**What you will do:** The lines to print start at the one containing "at_cabinet() freezer_handle();" and end at the one containing "for node in"; print them exactly, ends included, and only them.

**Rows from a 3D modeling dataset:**
::::
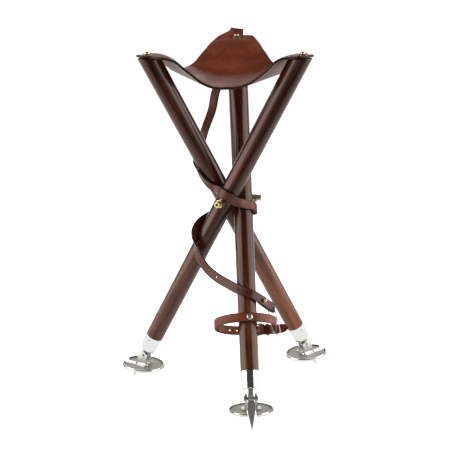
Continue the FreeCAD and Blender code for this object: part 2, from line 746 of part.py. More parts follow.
def make_seat():
    """The leather sling: three wings bent up from a level middle, with three screw holes."""
    edge = value("seat_edge")
    tip = value(f"{CORNER} + seat_tip")
    half_tip = (2 * edge - tip) * math.tan(math.radians(30))
    side = edge * math.sin(math.radians(60))
    outline = [(0, 0), (edge / 2, -side), (tip, -half_tip), (tip, half_tip), (edge / 2, side)]
    points = [FreeCAD.Vector(x, y, 0) for x, y in outline]
    tall = value(f"2 * {TOP_HEIGHT}")
    kite = Part.Face(Part.makePolygon(points + points[:1])).extrude(FreeCAD.Vector(0, 0, tall))
    section = seat_section()
    section.translate(FreeCAD.Vector(0, -side - 1, 0))
    wing = section.extrude(FreeCAD.Vector(0, 2 * side + 2, 0)).common(kite)
    hole_at = FreeCAD.Vector(value(f"{CORNER} + screw_offset"), 0, 0)
    wing = wing.cut(Part.makeCylinder(value("screw_hole"), tall, hole_at))
    wings = []
    for angle in SIDES.values():
        turned = wing.copy()
        turn = angle + 90 - value(SEAT_TURN)
        turned.rotate(FreeCAD.Vector(), FreeCAD.Vector(0, 0, 1), turn)
        wings.append(turned)
    seat = doc.addObject("Part::Feature", "seat")
    seat.Label = "seat"
    seat.Shape = wings[0].fuse(wings[1:]).removeSplitter()
    return seat


def make_trim_screw(name, place, leather, gap, head_radius, head):
    """A round-head screw through a strap and into the front leg."""
    body = new_body(name, f"{leg_place(SIDES['front'])} * {place}")
    seat = f"{gap} + {leather} + running_gap"
    shank = draw_circle(new_sketch(body, "shank", "XY_Plane", "-trim_screw_length"), "trim_screw_radius")
    pad(body, shank, f"trim_screw_length + {seat}")
    disc = draw_circle(new_sketch(body, "head", "XY_Plane", seat), head_radius)
    pad(body, disc, head)
    ease_edges(body, "Fillet", f"0.85 * {head}", lambda edge: is_round(
        edge, head_radius, f"{seat} + {head}"
    ))
    return body


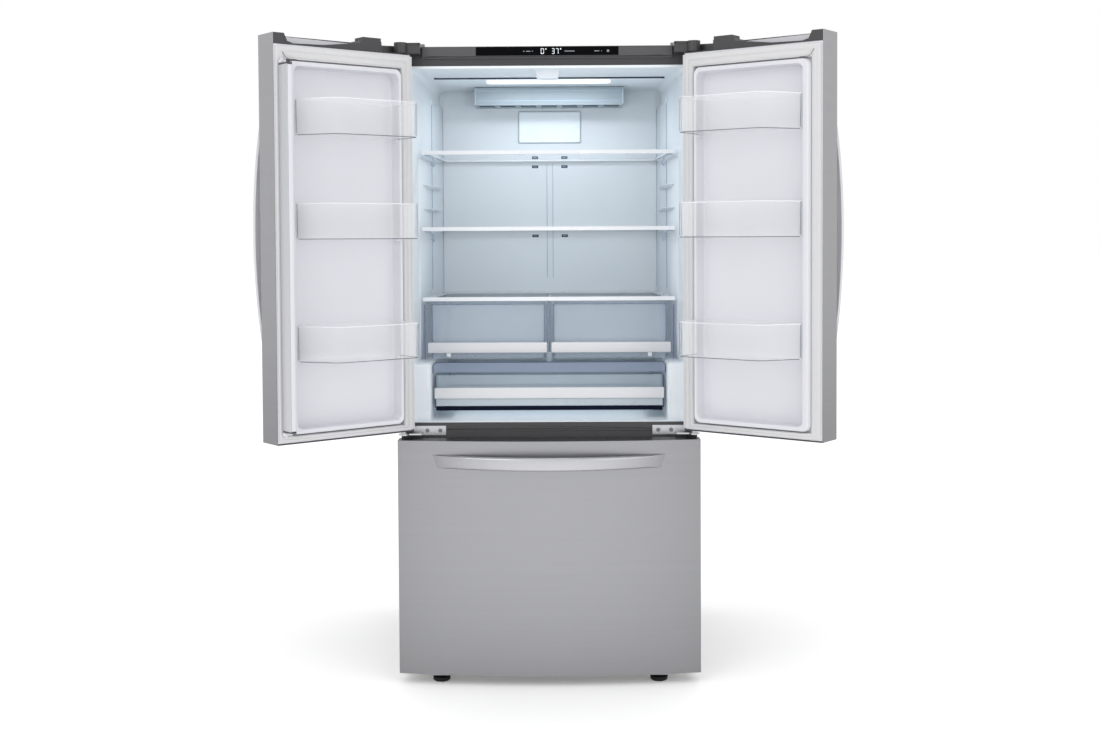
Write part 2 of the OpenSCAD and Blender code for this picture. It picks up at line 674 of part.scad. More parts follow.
// Bowed bar across the drawer front
module freezer_handle() color([0.80, 0.80, 0.82]) {
    half_l = 322;
    stand = 52;
    front = bow_centre - sqrt(bow_r * bow_r - half_l * half_l);
    reach = stand + door_side_front + bow + front;
    r_out = (half_l * half_l + reach * reach) / (2 * reach);
    translate([0, 0, 600]) linear_extrude(36) intersection() {
        difference() {
            translate([0, front - reach + r_out]) circle(r_out, $fn = 720);
            translate([0, front - reach + r_out]) circle(r_out - 14, $fn = 720);
            translate([0, bow_centre]) circle(bow_r + 0.1, $fn = 720);
        }
        translate([-half_l, -300]) square([2 * half_l, 300]);
    }
}

// Open tub with straight walls
module tub(low, high, wall) difference() {
    block(low, high);
    block(low + [wall, wall, wall], [high[0] - wall, high[1] - wall, high[2] + 1]);
}

module freezer_basket() color([0.85, 0.88, 0.90]) {
    tub([-318, 20, 100], [318, 440, 300], 4);
    // Rim that rests on the slides
    difference() {
        block([-330, 20, 292], [330, 440, 300]);
        block([-315, 26, 290], [315, 434, 301]);
    }
}

module freezer_slides() color([0.72, 0.73, 0.75]) both_sides() {
    block([-344, 13, 309], [-333.5, 440, 331]);
    block([-333.6, 12.2, 309], [-330.4, 60, 331]);
}

module freezer_tray() color([0.88, 0.92, 0.94]) tub([-325, 18, 440], [325, 400, 560], 3.5);

// ---------- crispers and pantry ----------
// Height of the underside of the crispers, clear of the low side walls
crisper_floor = 877.6;
module crisper() color([0.62, 0.68, 0.76, 0.5]) {
    // Tub with tapering sides
    difference() {
        prism([[-343, 144], [-8, 144], [-14, 570], [-327, 570]], crisper_floor, 1038);
        prism([[-340, 147], [-11, 147], [-17, 567], [-324, 567]], crisper_floor + 3, 1040);
    }
    // Front bar that serves as a handle
    block([-350, 128, 897], [-6, 143.8, 927]);
}

module humidity_slider() color([0.97, 0.97, 0.98])
    block([-296, 127, 885], [-284, 141, 896.6]);

module pantry_bin() color([0.70, 0.76, 0.82, 0.5]) {
    difference() {
        tub([-326, 80, 738], [326, 560, 838], 3);
        block([-300, 75, 810], [300, 84, 840]);
    }
    block([-326, 68, 772], [326, 79.8, 803]);
}

at_cabinet() cabinet_shell();
at_cabinet() rear_panel();
at_cabinet() base_frame();
at_cabinet() cabinet_foam();
at_cabinet() fridge_liner();
at_cabinet() freezer_liner();
at_cabinet() divider_cover();
at_cabinet() control_housing();
at_cabinet() display_window();
at_cabinet() door_hinges();
at_cabinet() hinge_covers();
at_cabinet() hinge_bolts();
at_cabinet() air_duct();
at_cabinet() ceiling_lamp();
at_cabinet() shelf_glass();
at_cabinet() shelf_frames();
at_cabinet() crisper_frame();
at_cabinet() liner_fittings();
at_cabinet() drawer_rails();
at_cabinet() front_feet();
at_cabinet() compressor();
at_cabinet() condenser();
at_cabinet() machine_cover();
at_cabinet() evaporator();
at_cabinet() rear_rollers();
at_cabinet() condenser_fan();
at_cabinet() evaporator_fan();
at_left_door() door_skin();  // left_door_skin
at_left_door() door_liner(left_bin_floors, true);  // left_door_liner
at_left_door() door_foam();  // left_door_foam
at_left_door() door_gasket();  // left_door_gasket
at_left_door() door_caps();  // left_door_caps
at_left_door() door_handle();  // left_handle
at_right_door() door_skin();  // right_door_skin
at_right_door() door_liner(right_bin_floors, false);  // right_door_liner
at_right_door() door_foam();  // right_door_foam
at_right_door() door_gasket();  // right_door_gasket
at_right_door() door_caps();  // right_door_caps
at_right_door() door_handle();  // right_handle
at_left_door() flipper();
at_left_door() door_bin(left_bin_floors[0]);  // left_bin_1
at_left_door() door_bin(left_bin_floors[1]);  // left_bin_2
at_left_door() door_bin(left_bin_floors[2]);  // left_bin_3
at_right_door() door_bin(right_bin_floors[0]);  // right_bin_1
at_right_door() door_bin(right_bin_floors[1]);  // right_bin_2
at_right_door() door_bin(right_bin_floors[2]);  // right_bin_3
at_cabinet() freezer_skin();
at_cabinet() freezer_foam();
at_cabinet() freezer_panel();
at_cabinet() freezer_gasket();
at_cabinet() freezer_caps();
at_cabinet() freezer_handle();
at_cabinet() freezer_basket();
at_cabinet() freezer_slides();
at_cabinet() freezer_tray();
at_cabinet() crisper();  // left_crisper
at_cabinet() mirror([1, 0, 0]) crisper();  // right_crisper
at_cabinet() humidity_slider();  // left_humidity_slider
at_cabinet() mirror([1, 0, 0]) humidity_slider();  // right_humidity_slider
at_cabinet() pantry_bin();
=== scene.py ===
import json
import math

import bmesh
import bpy
from mathutils import Matrix, Vector


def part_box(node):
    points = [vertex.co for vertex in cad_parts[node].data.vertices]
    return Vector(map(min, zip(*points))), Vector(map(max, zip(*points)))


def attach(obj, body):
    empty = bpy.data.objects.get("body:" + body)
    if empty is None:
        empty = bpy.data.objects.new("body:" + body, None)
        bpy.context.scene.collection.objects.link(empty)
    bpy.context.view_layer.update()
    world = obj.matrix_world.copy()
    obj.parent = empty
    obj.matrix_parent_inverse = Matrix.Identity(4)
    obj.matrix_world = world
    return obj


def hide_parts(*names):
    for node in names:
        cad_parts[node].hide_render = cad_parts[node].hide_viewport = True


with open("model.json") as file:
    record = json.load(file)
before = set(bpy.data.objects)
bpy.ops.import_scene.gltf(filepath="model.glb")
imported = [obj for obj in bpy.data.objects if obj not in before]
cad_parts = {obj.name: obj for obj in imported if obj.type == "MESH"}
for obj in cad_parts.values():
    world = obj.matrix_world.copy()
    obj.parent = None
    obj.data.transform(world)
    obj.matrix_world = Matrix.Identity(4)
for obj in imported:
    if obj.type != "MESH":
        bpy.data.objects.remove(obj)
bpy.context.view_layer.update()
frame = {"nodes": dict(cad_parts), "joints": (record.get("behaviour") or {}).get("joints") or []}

JOINTS = {j["name"]: j for j in frame["joints"]}
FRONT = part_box("cabinet_shell")[0].y
MM = Matrix.Scale(0.001, 4)
CABINET = Matrix.Translation((0, FRONT, 0)) @ MM


# ---------- places ----------
def door_place(side):
    """Matrix from the closed left door's millimetres to that side's open door."""
    joint = JOINTS[side + "_door_hinge"]
    pin = Vector(joint["pos_m"])
    opened = math.radians(-joint["range_deg"][0])
    turn = Matrix.Rotation(-opened if side == "left" else opened, 4, "Z")
    place = Matrix.Translation(pin) @ turn @ Matrix.Translation(-pin) @ CABINET
    return place if side == "left" else place @ Matrix.Scale(-1, 4, (1, 0, 0))


DOOR = {side: door_place(side) for side in ("left", "right")}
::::
**Task response:**
at_cabinet() freezer_handle();
at_cabinet() freezer_basket();
at_cabinet() freezer_slides();
at_cabinet() freezer_tray();
at_cabinet() crisper();  // left_crisper
at_cabinet() mirror([1, 0, 0]) crisper();  // right_crisper
at_cabinet() humidity_slider();  // left_humidity_slider
at_cabinet() mirror([1, 0, 0]) humidity_slider();  // right_humidity_slider
at_cabinet() pantry_bin();
=== scene.py ===
import json
import math

import bmesh
import bpy
from mathutils import Matrix, Vector


def part_box(node):
    points = [vertex.co for vertex in cad_parts[node].data.vertices]
    return Vector(map(min, zip(*points))), Vector(map(max, zip(*points)))


def attach(obj, body):
    empty = bpy.data.objects.get("body:" + body)
    if empty is None:
        empty = bpy.data.objects.new("body:" + body, None)
        bpy.context.scene.collection.objects.link(empty)
    bpy.context.view_layer.update()
    world = obj.matrix_world.copy()
    obj.parent = empty
    obj.matrix_parent_inverse = Matrix.Identity(4)
    obj.matrix_world = world
    return obj


def hide_parts(*names):
    for node in names:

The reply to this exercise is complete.